§ **Data section**
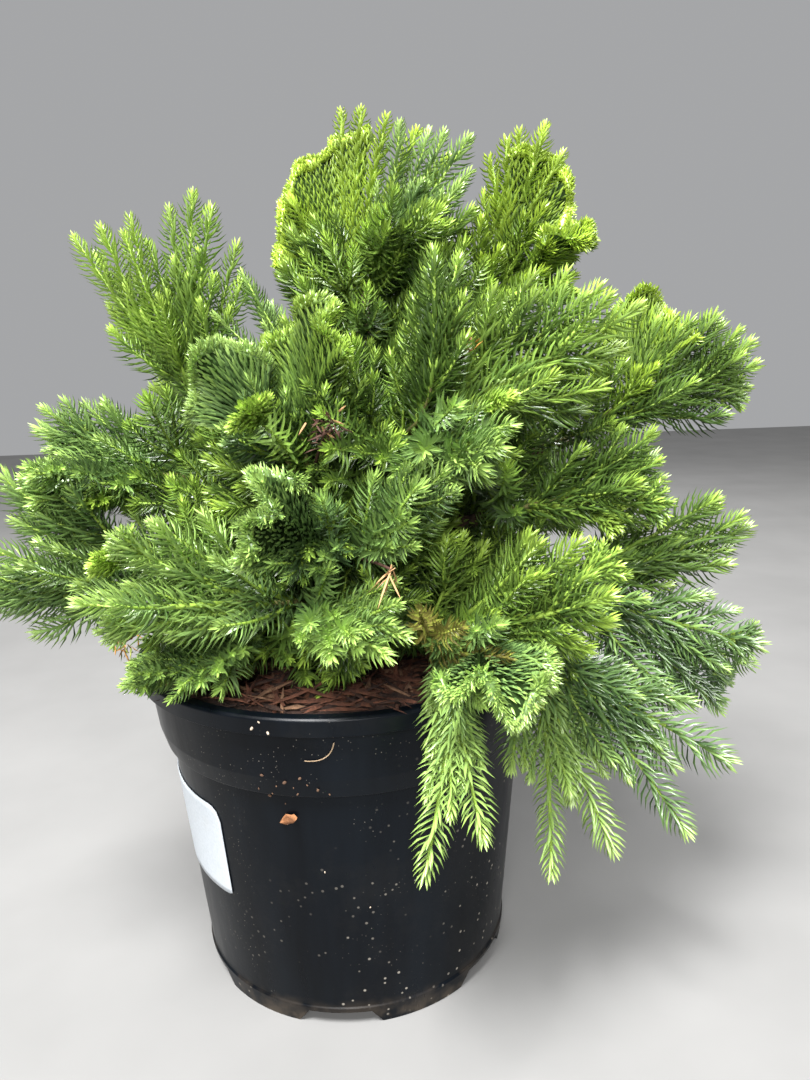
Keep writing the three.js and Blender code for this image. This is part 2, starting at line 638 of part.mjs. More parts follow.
// The curve of one shoot. spread runs from -1 to 1 across the fan, and shift tilts the shoot out of it.
function shootCurve(plan, index, shift) {
  const spread = ((index + 0.5) / plan.shoots) * 2 - 1;
  const seed = MASSES.findIndex(({ name }) => name === plan.name) + 1;
  const inFan = THREE.MathUtils.degToRad(plan.breadth * spread);
  const wobble = (scatter(seed, index) * 2 - 1) * plan.depth + shift;
  const outOfFan = THREE.MathUtils.degToRad(wobble);
  const heading = plan.aim
    .clone()
    .multiplyScalar(Math.cos(inFan) * Math.cos(outOfFan))
    .addScaledVector(plan.side, Math.sin(inFan) * Math.cos(outOfFan))
    .addScaledVector(plan.face, Math.sin(outOfFan));
  const shortened = TIP_FALL * Math.abs(spread) ** TIP_FALL_POWER + TIP_SCATTER * scatter(seed, index + 0.5);
  const reach = plan.reach * (1 - shortened + (plan.skew ?? 0) * spread);
  const tip = along(plan.heart, heading, reach).addScaledVector(UP, plan.sweep);
  const root = plan.crest
    ? along(plan.stem.getPoint(STEM_TIP_ROOT), plan.side, spread * CREST_MARGIN)
    : plan.stem.getPoint(STEM_TIP_ROOT - STEM_ROOT_SPAN * Math.abs(spread));
  const middle = root
    .clone()
    .lerp(tip, SHOOT_MIDDLE)
    .addScaledVector(plan.stem.getTangent(STEM_TIP_ROOT), reach * SHOOT_BOW)
    .addScaledVector(UP, -Math.sign(plan.sweep) * reach * SHOOT_SETTLE);
  return new THREE.QuadraticBezierCurve3(root, middle, tip);
}

function shootRadius(share) {
  return SHOOT_RADIUS + SHOOT_SWELL * Math.sin(Math.PI * share);
}

function stemRadius() {
  return STEM_RADIUS;
}

// Degrees out of the fan that a shoot tries in turn, and the straight rods it is tested as
const SHIFTS = [0, 6, -6, 12, -12, 18, -18, 25, -25];
const SHOOT_RODS = 6;

function ribRadius() {
  return CREST_MARGIN + SHOOT_RADIUS;
}

function placeShoot(plan, index) {
  const radiusOf = plan.crest ? ribRadius : shootRadius;
  for (const shift of SHIFTS) {
    const curve = shootCurve(plan, index, shift);
    if (isCurveClear(plan.name, curve, radiusOf, SHOOT_RODS)) {
      addCurveRods(plan.name, index, curve, radiusOf, SHOOT_RODS);
      return { index, curve };
    }
  }
  return null;
}

// The sheet of a crest, held by rods halfway between its ribs.
function addSheetRods(plan) {
  for (let i = 1; i < plan.shootCurves.length; i += 1) {
    const left = plan.shootCurves[i - 1].curve;
    const right = plan.shootCurves[i].curve;
    const between = (step) => {
      const share = step / CREST_ROWS;
      return left.getPoint(share).lerp(right.getPoint(share), 0.5);
    };
    for (let step = 0; step < CREST_ROWS; step += 1) {
      addRod(plan.name, "sheet", between(step), between(step + 1), CREST_WAVE);
    }
  }
}

// A shoot's solid: a three-sided core whose rings turn by a sixth, with a needle on every other face
// that has room for it.
function shootSolid(plan, { index, curve }) {
  const steps = THREE.MathUtils.clamp(Math.round(curve.getLength() / SHOOT_STEP), 2, 5);
  const points = [];
  const triangles = [[0, 2, 1]];
  for (let ring = 0; ring <= steps; ring += 1) {
    const share = (ring / steps) * CORE_SHARE;
    const { normal, binormal } = frameOn(curve, share);
    for (let corner = 0; corner < 3; corner += 1) {
      const turn = (Math.PI / 3) * (2 * corner + ring);
      const radius = shootRadius(share);
      points.push(
        curve
          .getPoint(share)
          .addScaledVector(normal, Math.cos(turn) * radius)
          .addScaledVector(binormal, Math.sin(turn) * radius),
      );
    }
  }
  for (let ring = 0; ring < steps; ring += 1) {
    const share = ((ring + NEEDLE_ROOT_SHARE) / steps) * CORE_SHARE;
    const { tangent, normal, binormal } = frameOn(curve, share);
    for (let corner = 0; corner < 3; corner += 1) {
      const next = (corner + 1) % 3;
      const low = ring * 3 + corner;
      const lowNext = ring * 3 + next;
      const high = low + 3;
      triangles.push([high, lowNext, lowNext + 3]);
      const turn = (Math.PI / 3) * (2 * corner + ring + 1);
      const outward = normal
        .clone()
        .multiplyScalar(Math.cos(turn))
        .addScaledVector(binormal, Math.sin(turn));
      const root = along(curve.getPoint(share), outward, SHOOT_RADIUS);
      const tip = along(root, tangent, NEEDLE_FORWARD).addScaledVector(outward, NEEDLE_OUTWARD);
      const isOwn = (rod) => rod.mass === plan.name && rod.shoot === index;
      const fin = points[high];
      const hasRoom = isClear(root, tip, NEEDLE_ROD_RADIUS, isOwn);
      if (hasRoom && isClear(fin, tip, NEEDLE_FIN_RADIUS, isOwn)) {
        addRod(plan.name, index, root, tip, NEEDLE_ROD_RADIUS);
        addRod(plan.name, index, fin, tip, NEEDLE_FIN_RADIUS);
        points.push(tip);
        const end = points.length - 1;
        triangles.push([low, lowNext, end], [lowNext, high, end], [high, low, end]);
      } else {
        triangles.push([low, lowNext, high]);
      }
    }
  }
  points.push(curve.getPoint(1));
  const end = points.length - 1;
  const last = steps * 3;
  triangles.push([last, last + 1, end], [last + 1, last + 2, end], [last + 2, last, end]);
  return toSolid(indexedGeometry(points, triangles));
}

// A crest's solid: one ribbed sheet with a rib for each shoot, a wavy rim, and needles on both faces.
function crestSolid(plan) {
  const ribs = plan.shootCurves.map(({ curve }) => curve);
  const columns = 2 * ribs.length + 1;
  const rows = CREST_ROWS + 1;
  const points = [];
  const triangles = [];
  const pointAt = (face, row, column) => {
    const share = (row / CREST_ROWS) * (column % 2 ? 1 : CREST_NOTCH);
    const left = ribs[Math.max(Math.ceil(column / 2) - 1, 0)].getPoint(share);
    const right = ribs[Math.min(Math.floor(column / 2), ribs.length - 1)].getPoint(share);
    const edge = (column === columns - 1) - (column === 0);
    const wave = CREST_WAVE * share * share * Math.sin(column * CREST_WAVE_TURN + plan.azimuth);
    const half = column % 2 ? CREST_RIDGE : CREST_VALLEY;
    return left
      .lerp(right, 0.5)
      .addScaledVector(plan.side, edge * CREST_MARGIN * (CREST_ROOT_MARGIN + share))
      .addScaledVector(plan.face, wave + face * half);
  };
  for (const face of [1, -1]) {
    for (let row = 0; row < rows; row += 1) {
      for (let column = 0; column < columns; column += 1) {
        points.push(pointAt(face, row, column));
      }
    }
  }
  const back = rows * columns;
  const panel = (a, b, c, d) => triangles.push([a, b, c], [a, c, d]);
  const needle = (corners, face) => {
    const root = new THREE.Vector3();
    corners.forEach((corner) => root.addScaledVector(points[corner], 1 / corners.length));
    const onward = points[corners[2]].clone().sub(points[corners[1]]).normalize();
    const tip = along(root, onward, CREST_NEEDLE_FORWARD);
    tip.addScaledVector(plan.face, face * CREST_NEEDLE_OUTWARD);
    if (!isClear(root, tip, NEEDLE_ROD_RADIUS, (rod) => rod.mass === plan.name)) {
      panel(...corners);
      return;
    }
    addRod(plan.name, 0, root, tip, NEEDLE_ROD_RADIUS);
    points.push(tip);
    corners.forEach((corner, i) => {
      triangles.push([corner, corners[(i + 1) % corners.length], points.length - 1]);
    });
  };
  for (let row = 0; row < rows - 1; row += 1) {
    for (let column = 0; column < columns - 1; column += 1) {
      const near = row * columns + column;
      const far = near + columns;
      const frontPanel = [near + 1, near, far, far + 1];
      const backPanel = [near, near + 1, far + 1, far].map((corner) => corner + back);
      if ((row + column) % 2) {
        needle(frontPanel, 1);
        panel(...backPanel);
      } else {
        panel(...frontPanel);
        needle(backPanel, -1);
      }
    }
  }
  for (let column = 0; column < columns - 1; column += 1) {
    const rim = (rows - 1) * columns + column;
    panel(column, column + 1, back + column + 1, back + column);
    panel(rim + 1, rim, back + rim, back + rim + 1);
  }
  for (let row = 0; row < rows - 1; row += 1) {
    const first = row * columns;
    const last = first + columns - 1;
    panel(first + columns, first, back + first, back + first + columns);
    panel(last, last + columns, back + last + columns, back + last);
  }
  return toSolid(indexedGeometry(points, triangles));
}

const plans = MASSES.map(planMass);
for (const [name, { curve, radiusOf, steps }] of Object.entries(limbs)) {
  addCurveRods(name, 0, curve, radiusOf, steps);
}
for (const plan of plans) {
  addCurveRods(plan.name, "stem", plan.stem, stemRadius, STEM_STEPS);
}
const crestsFirst = [...plans].sort((a, b) => Boolean(b.crest) - Boolean(a.crest));
for (const plan of crestsFirst) {
  plan.shootCurves = [];
  for (let index = 0; index < plan.shoots; index += 1) {
    const placed = placeShoot(plan, index);
    if (placed) {
      plan.shootCurves.push(placed);
    }
  }
  if (plan.crest) {
    addSheetRods(plan);
  }
}

// The trunk with the gap around it, cut away from what grows out of its side.
const trunkRoom = toSolid(
  bentRod(trunkCurve, (share) => trunkRadius(share) + SEAT_GAP, TRUNK_FACETS, TRUNK_STEPS),
);

function limbGeometry(name, { curve, radiusOf, steps }) {
  if (name === "trunk") {
    return bentRod(curve, radiusOf, TRUNK_FACETS, steps);
  }
  const rod = toSolid(bentRod(curve, radiusOf, BOUGH_FACETS, steps));
  return toGeometry(mainBody(rod.subtract(trunkRoom)));
}

function foliage(plan) {
  const stem = toSolid(bentRod(plan.stem, stemRadius, STEM_FACETS, STEM_STEPS));
  const leaves = plan.crest
    ? [crestSolid(plan)]
    : plan.shootCurves.map((placed) => shootSolid(plan, placed));
  const whole = fuse([stem, ...leaves]);
  return toGeometry(plan.height ? mainBody(whole.subtract(trunkRoom)) : whole);
}

// The whole plant

const group = new THREE.Group();

function add(name, geometry, material) {
  const mesh = new THREE.Mesh(geometry, material);
  mesh.name = name;
  group.add(mesh);
}

add("pot", pot(), standardMaterial(BLACK_PLASTIC, 0.45));
add("growing_medium", growingMedium(), standardMaterial(BROWN_BARK_CHIPS, 0.95));
add("label", label(), standardMaterial(WHITE_PAPER, 0.6));
for (const [name, limb] of Object.entries(limbs)) {
  const nodeName = name === "trunk" ? name : "bough_" + name;
  add(nodeName, limbGeometry(name, limb), standardMaterial(BROWN_BARK, 0.9));
}
for (const plan of plans) {
  const color = plan.crest ? CREST_GREEN : SPRAY_GREEN;
  add(plan.name, foliage(plan), standardMaterial(color, 0.6));
}

export default group;
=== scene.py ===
# A potted crested dwarf conifer, dressed over its solids.
# Lengths are in millimetres and angles in degrees until a mesh is made. Z is up and -Y faces the viewer.

import math
from collections import namedtuple
from functools import partial

import bpy
import numpy as np
from mathutils import Matrix, Vector


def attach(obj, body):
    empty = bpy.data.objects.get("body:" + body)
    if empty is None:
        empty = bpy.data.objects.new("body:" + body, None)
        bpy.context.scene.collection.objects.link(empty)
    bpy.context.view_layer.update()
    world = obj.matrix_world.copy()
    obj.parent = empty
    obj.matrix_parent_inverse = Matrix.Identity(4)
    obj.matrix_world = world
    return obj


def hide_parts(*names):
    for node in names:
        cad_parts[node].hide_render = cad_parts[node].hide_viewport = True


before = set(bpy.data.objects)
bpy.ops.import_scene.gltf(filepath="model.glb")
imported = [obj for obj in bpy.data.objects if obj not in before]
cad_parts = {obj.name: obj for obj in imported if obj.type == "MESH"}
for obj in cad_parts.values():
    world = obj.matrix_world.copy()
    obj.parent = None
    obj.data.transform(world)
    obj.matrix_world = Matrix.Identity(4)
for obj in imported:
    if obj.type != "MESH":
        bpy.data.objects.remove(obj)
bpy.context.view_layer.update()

MM = 0.001
UP = np.array([0.0, 0.0, 1.0])
LEVEL = np.array([1, 1, 0])
PHASES = 6.28
GOLDEN_TURN = math.pi * (3 - math.sqrt(5))
TRIANGLES_PER_PIECE = 190000

# Pot, as radii and heights of the turned outline
POT_HEIGHT = 151.6
RIM_RADIUS = 95
RIM_EDGE = 1
RIM_WIDTH = 5
LIP_LOW_HEIGHT = 143.8
LIP_LOW_RADIUS = 94
COLLAR_LOW_HEIGHT = 114.8
COLLAR_LOW_RADIUS = 85.3
COLLAR_BEND_HEIGHT = 123
COLLAR_BEND_RADIUS = 87.6
COLLAR_TOP_RADIUS = 90
NECK_RADIUS = 82.4
FOOT_HEIGHT = 8.4
FOOT_RADIUS = 73.7
FOOT_UNDER_RADIUS = 72.6
FOOT_LEDGE = 0.7
WALL = 1.4
FLOOR_TOP = 9.6
POT_FACETS = 144
POT_SHARP_ANGLE = 32

# Drainage channels and holes under the pot
CHANNELS = 6
CHANNEL_FIRST_AZIMUTH = -95.5
CHANNEL_HEIGHT = 6.5
CHANNEL_TOP_WIDTH = 27
CHANNEL_LOW_WIDTH = 38
CHANNEL_INNER_RADIUS = 44
DRAIN_RADIUS = 5
DRAIN_CIRCLE_RADIUS = 58
DRAIN_CUT_HEIGHTS = (-1, 10, 20)
CUT_OVERLAP = 1

# Growing medium
SOIL_LEVEL = 143
SOIL_FRONT_RISE = 5
SOIL_FLAT_RADIUS = 22
SOIL_RADIUS = 88.2
SOIL_SHOULDER_DEPTH = 14
SOIL_RINGS = 60
SOIL_SIDES = 120
SOIL_GRAIN = 0.55
SHREDS = 2600
SHRED_CLOSING = 0.4

# Label
LABEL_FROM_AZIMUTH = 176
LABEL_TO_AZIMUTH = 229
LABEL_LOW = 56
LABEL_HEIGHT = 43
LABEL_THICKNESS = 0.5
LABEL_CORNER = 7
LABEL_LOW_CORNER = 0.15
LABEL_COLUMNS = 49
LABEL_ROWS = 17
SEAT_GAP = 0.3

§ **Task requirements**
Repeat these lines exactly and nothing more: the one containing "const group = new THREE.Group();", the one containing "for node in", and all the lines between.

§ **Finished exercise**
const group = new THREE.Group();

function add(name, geometry, material) {
  const mesh = new THREE.Mesh(geometry, material);
  mesh.name = name;
  group.add(mesh);
}

add("pot", pot(), standardMaterial(BLACK_PLASTIC, 0.45));
add("growing_medium", growingMedium(), standardMaterial(BROWN_BARK_CHIPS, 0.95));
add("label", label(), standardMaterial(WHITE_PAPER, 0.6));
for (const [name, limb] of Object.entries(limbs)) {
  const nodeName = name === "trunk" ? name : "bough_" + name;
  add(nodeName, limbGeometry(name, limb), standardMaterial(BROWN_BARK, 0.9));
}
for (const plan of plans) {
  const color = plan.crest ? CREST_GREEN : SPRAY_GREEN;
  add(plan.name, foliage(plan), standardMaterial(color, 0.6));
}

export default group;
=== scene.py ===
# A potted crested dwarf conifer, dressed over its solids.
# Lengths are in millimetres and angles in degrees until a mesh is made. Z is up and -Y faces the viewer.

import math
from collections import namedtuple
from functools import partial

import bpy
import numpy as np
from mathutils import Matrix, Vector


def attach(obj, body):
    empty = bpy.data.objects.get("body:" + body)
    if empty is None:
        empty = bpy.data.objects.new("body:" + body, None)
        bpy.context.scene.collection.objects.link(empty)
    bpy.context.view_layer.update()
    world = obj.matrix_world.copy()
    obj.parent = empty
    obj.matrix_parent_inverse = Matrix.Identity(4)
    obj.matrix_world = world
    return obj


def hide_parts(*names):
    for node in names:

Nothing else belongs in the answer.